In her simple question, "What would it take to get you to church on Sunday morning?" there were many profound truths given. One, is we want you here at this church. We want you to come on Sunday morning. Do you know how many people do not feel wanted or needed anywhere. I believe if our churches could simply communicate the fact that "you are wanted" then we the kingdom of God would be growing here on earth. another profound truth is that you are accepted as you are. The church woman did not ask this visitor to change. She actually said come as you are, We love you and want you to be here.

The next thing my wonderful lady did was let the other woman know that she had much to add here. We want to find a place for you. In the small church especially, it is like a family. When joining a family it is often difficult to find your place or your roll. Here she extended the welcom and said we have a place for you! What a wonderful Christ-like response.

It seems to me that many times we make evangelism too complicated. We think we need this or that program or if we would just study that book or read this author than we can do evangelism. However, I believe that most of evangelism is about having a relationship with another person and then being willing to say come and join our family of faith. We accept you. We love you and we have a place for you. Many people spend a lifetime looking for a place to belong. The church should be such a place.

I am not against evangelism studies or programs, but when it comes down to it evangelism is accomplished through relationships. Living a life in relationship to Christ and to others. Inviting and asking what can I do to help. Giving people unconditional love and showing them how to love others in the same way.

You see, Evangelism really is simple, yet profound.

Wednesday, April 9, 2008

What I Learned from the New Kid

We have a new addition to our household. We have a new kid. No, not a baby and to be honest he really isn't in the household. The new kid is actually in the back yard. As most of you know we have show goats and we have a one week old kid that we are bottle feeding. Peanut, as we call him, was two days old when he came to live with us. He has a twin brother as well. Our neighbor raises goats and peanut is actually his goat. You see he and his brother were born just minutes apart, but for some odd reason Peanut's mother, who my children call petunia, rejected him. She will feed his brother just fine, but walks away when peanut tries to nurse. For the first two days Peanut's owner held the mother down and made her let him nurse. She was not happy about this. I am not a goat expert, however, I have learned a thing or two about goats in the last year we have been raising them. Even people who have raised goats for more years than I have been alive, though, do not know why goats sometimes do this. The wierd part is that on occasion goats will adopt another goat's kid, but on other ocasions they will reject thier own. Weird!!!

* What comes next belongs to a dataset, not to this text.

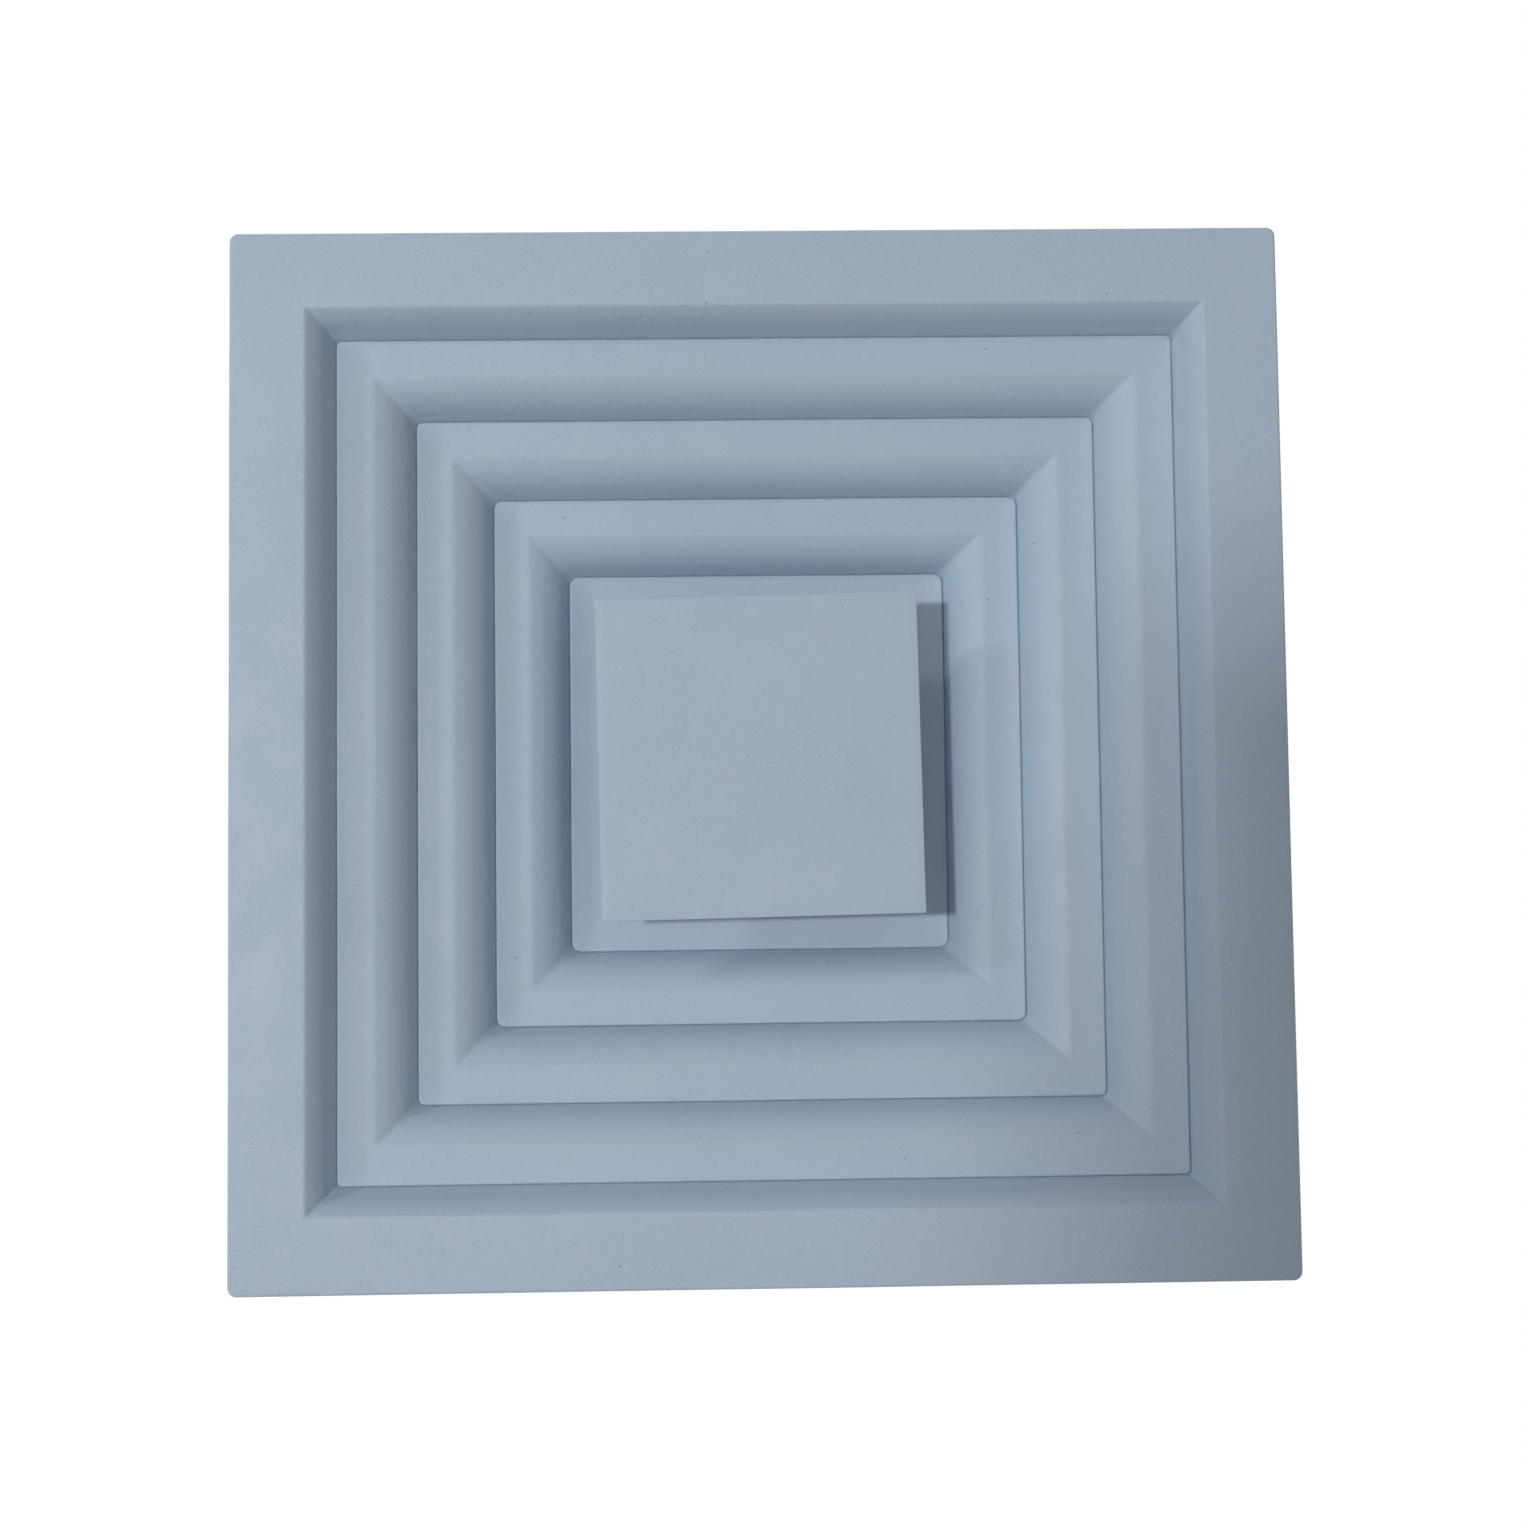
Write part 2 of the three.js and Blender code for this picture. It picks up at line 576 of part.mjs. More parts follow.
function addCentrePlate() {
  const turned = new THREE.Group();
  turned.rotation.z = PLATE_TURN;
  diffuser.add(turned);
  const half = PLATE_SIZE / 2;
  const face = flangeFace + PLATE_DEPTH;
  const back = face + PLATE_SHEET;
  const edge = PLATE_CHAMFER;
  addMesh("centre_plate", loft([
    { half: half - edge, z: face, corner: PLATE_CORNER },
    { half, z: face + edge, corner: PLATE_CORNER },
    { half, z: back - edge, corner: PLATE_CORNER },
    { half: half - edge, z: back, corner: PLATE_CORNER },
  ], false), powderCoat, turned);
  const foot = back + GAP;
  const flangeTop = foot + SLEEVE_FLANGE_HEIGHT;
  addMesh("plate_sleeve", lathe([
    [BORE_RADIUS, foot],
    [SLEEVE_FLANGE_RADIUS, foot],
    [SLEEVE_FLANGE_RADIUS, flangeTop],
    [SLEEVE_RADIUS + SLEEVE_FILLET, flangeTop],
    [SLEEVE_RADIUS, flangeTop + SLEEVE_FILLET],
    [SLEEVE_RADIUS, SLEEVE_TOP],
    [BORE_RADIUS, SLEEVE_TOP],
    [BORE_RADIUS, foot],
  ]), zincPlate, turned);
  const washerBottom = SLEEVE_TOP + GAP;
  const nutBottom = washerBottom + WASHER_HEIGHT + GAP;
  addMesh("thrust_washer", washerShape(BORE_RADIUS, WASHER_RADIUS, washerBottom, WASHER_HEIGHT), nylon, turned);
  addMesh("lock_nut", nutShape(nutBottom), zincPlate, turned);
}

// ---- Spring plungers that hold the core in the neck ------------------------------------------------

// Profiles run along the plunger's axis, as [radius, distance from the middle of the diffuser].
function catchProfiles() {
  const noseTip = upstandInside - CATCH_GAP;
  const barrelEnd = FOOT_FACE - BAR_SHEET - BARREL_LENGTH;
  const chamberEnd = barrelEnd + CHAMBER_FLOOR;
  const chamberMouth = FOOT_FACE - CHAMBER_INSET;
  const barrelFace = FOOT_FACE + BARREL_FLANGE_HEIGHT;
  const stopOuter = chamberMouth - CATCH_GAP;
  const stopInner = stopOuter - STOP_HEIGHT;
  const knobFace = barrelEnd - KNOB_GAP;
  const knobEnd = knobFace - KNOB_LENGTH;
  const springStart = chamberEnd + CATCH_GAP;
  const springEnd = stopInner - PLUNGER_TRAVEL - CATCH_GAP;
  const nose = [0, 30, 60, 90].map((degrees) => {
    const angle = THREE.MathUtils.degToRad(degrees);
    const along = noseTip - NOSE_RADIUS + NOSE_RADIUS * Math.sin(angle);
    return [degrees === 90 ? 0 : NOSE_RADIUS * Math.cos(angle), along];
  });
  return {
    barrel: [
      [BARREL_BORE, barrelEnd],
      [BARREL_RADIUS, barrelEnd],
      [BARREL_RADIUS, FOOT_FACE + GAP],
      [BARREL_FLANGE_RADIUS, FOOT_FACE + GAP],
      [BARREL_FLANGE_RADIUS, barrelFace - BARREL_CHAMFER],
      [BARREL_FLANGE_RADIUS - BARREL_CHAMFER, barrelFace],
      [BARREL_MOUTH, barrelFace],
      [BARREL_MOUTH, chamberMouth],
      [CHAMBER_RADIUS, chamberMouth],
      [CHAMBER_RADIUS, chamberEnd],
      [BARREL_BORE, chamberEnd],
      [BARREL_BORE, barrelEnd],
    ],
    plunger: [
      [0, knobEnd],
      [KNOB_RADIUS - KNOB_CHAMFER, knobEnd],
      [KNOB_RADIUS, knobEnd + KNOB_CHAMFER],
      [KNOB_RADIUS, knobFace],
      [STEM_RADIUS, knobFace],
      [STEM_RADIUS, stopInner],
      [STOP_RADIUS, stopInner],
      [STOP_RADIUS, stopOuter],
      [NOSE_RADIUS, stopOuter],
      ...nose,
    ],
    spring: [
      [SPRING_INSIDE, springStart],
      [SPRING_OUTSIDE, springStart],
      [SPRING_OUTSIDE, springEnd],
      [SPRING_INSIDE, springEnd],
      [SPRING_INSIDE, springStart],
    ],
  };
}

function addCatches() {
  const profiles = catchProfiles();
  for (const side of sides) {
    const axis = new THREE.Group();
    axis.rotation.set(0, Math.PI / 2, 0);
    axis.position.z = CATCH_HEIGHT;
    const spoke = new THREE.Group();
    spoke.rotation.z = side.turn;
    spoke.add(axis);
    diffuser.add(spoke);
    addMesh(`catch_barrel_${side.name}`, lathe(profiles.barrel, CATCH_STEPS), zincPlate, axis);
    addMesh(`catch_plunger_${side.name}`, lathe(profiles.plunger, CATCH_STEPS), nylon, axis);
    addMesh(`catch_spring_${side.name}`, lathe(profiles.spring, CATCH_STEPS), springSteel, axis);
  }
}

addFrame();
addGasket();
addCollar();
addCollarRivets();
addCones();
addCrossBars();
addCoreRivets();
addSpindle();
addCentrePlate();
addCatches();

export default diffuser;
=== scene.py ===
import json
import math
from collections import namedtuple

import bmesh
import bpy
from mathutils import Matrix, Vector, noise

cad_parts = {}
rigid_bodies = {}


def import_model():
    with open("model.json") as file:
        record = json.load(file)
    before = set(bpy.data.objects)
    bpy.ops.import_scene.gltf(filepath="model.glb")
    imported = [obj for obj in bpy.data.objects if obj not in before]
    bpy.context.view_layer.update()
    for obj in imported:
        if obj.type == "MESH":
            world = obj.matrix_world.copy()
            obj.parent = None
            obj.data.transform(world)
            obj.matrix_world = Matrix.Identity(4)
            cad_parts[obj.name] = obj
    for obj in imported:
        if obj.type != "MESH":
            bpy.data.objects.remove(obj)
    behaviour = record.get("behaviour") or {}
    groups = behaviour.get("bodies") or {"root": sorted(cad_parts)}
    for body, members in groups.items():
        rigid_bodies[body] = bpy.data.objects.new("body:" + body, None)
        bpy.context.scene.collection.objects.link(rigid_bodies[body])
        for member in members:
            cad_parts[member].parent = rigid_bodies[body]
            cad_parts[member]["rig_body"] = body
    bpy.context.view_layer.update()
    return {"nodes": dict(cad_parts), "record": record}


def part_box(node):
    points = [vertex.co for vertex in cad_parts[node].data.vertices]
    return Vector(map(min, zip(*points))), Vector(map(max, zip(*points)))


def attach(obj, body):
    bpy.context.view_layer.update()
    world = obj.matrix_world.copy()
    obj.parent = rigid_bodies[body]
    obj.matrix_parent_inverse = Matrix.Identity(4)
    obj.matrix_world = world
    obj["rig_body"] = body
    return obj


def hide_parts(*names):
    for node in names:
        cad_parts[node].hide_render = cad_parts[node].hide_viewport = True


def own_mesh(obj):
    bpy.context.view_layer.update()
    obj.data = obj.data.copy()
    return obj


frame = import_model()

# A square ceiling air diffuser, seen from below. Metres, +Z up into the ceiling, with the origin in the
# middle of the opening. Each CAD node is replaced by a finely made mesh of the same size and place.

scene = bpy.context.scene
NODE_BODY = {name: node["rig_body"] for name, node in frame["nodes"].items()}
NODE_SLOT = {part["node"]: part["material_slot"] for part in frame["record"]["subparts"]}
SIDES = {"xp": 0.0, "yp": math.pi / 2, "xn": math.pi, "yn": 3 * math.pi / 2}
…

I was commenting on how strange this was, but it was just another difference between the animal kingdom and human beings. My son asked me what I meant by this and without thinking I said that human beings do not reject thier babies. My 11 year old son said, yes they do!! He has been reading "A Child Called It" which is about one of the worst cases of child abuse ever reported. It is written by the survivor of said child abuse. Anyway, I had to admit that I was wrong sometimes children are rejected by thier parents. Sometimes this is overt, in child abuse, abandonment and other such things. Sometimes the state has to come in and take the child away to keep them safe. However, sometimes human beings covertly abandon thier children, but simply withholding the love that they need. In this case the state does not step in and take the child away, but the child is still in need of surrogate parents.

We are serving as a surrogate parent to the little kid. He needs milk, not too much and not too little and as a goat he also needs socialization. Sometimes we are called to be surrogate parents to children whose parents are not or cannot meet thier emotional and spiritual needs. As Christians we need to be open to these oppurtunities when they come around. Perhaps there is a child in your community who would come to church, but his parents do not want to take him or her. Perhaps if they were given a ride, then they would find a place of full acceptance and love. we all need to be loved unconditionally.

Being a surrogate parent or as I prefer a spiritual parent to another child is risky. You can come to care for them very much. They may not know how to respond to unconditional love. They may reject you, they may reject God. They might get hurt along the way and you might feel the hurt they feel at home. That's okay it is well worth the risk.

Perhaps we should all look for the children around us who need to know unconditional love. Perhaps we should also look for the adults that need this as well. Either way unconditional love and acceptance is a gift from God. We as Christians need to share God's gift with others, especially the abandoned children.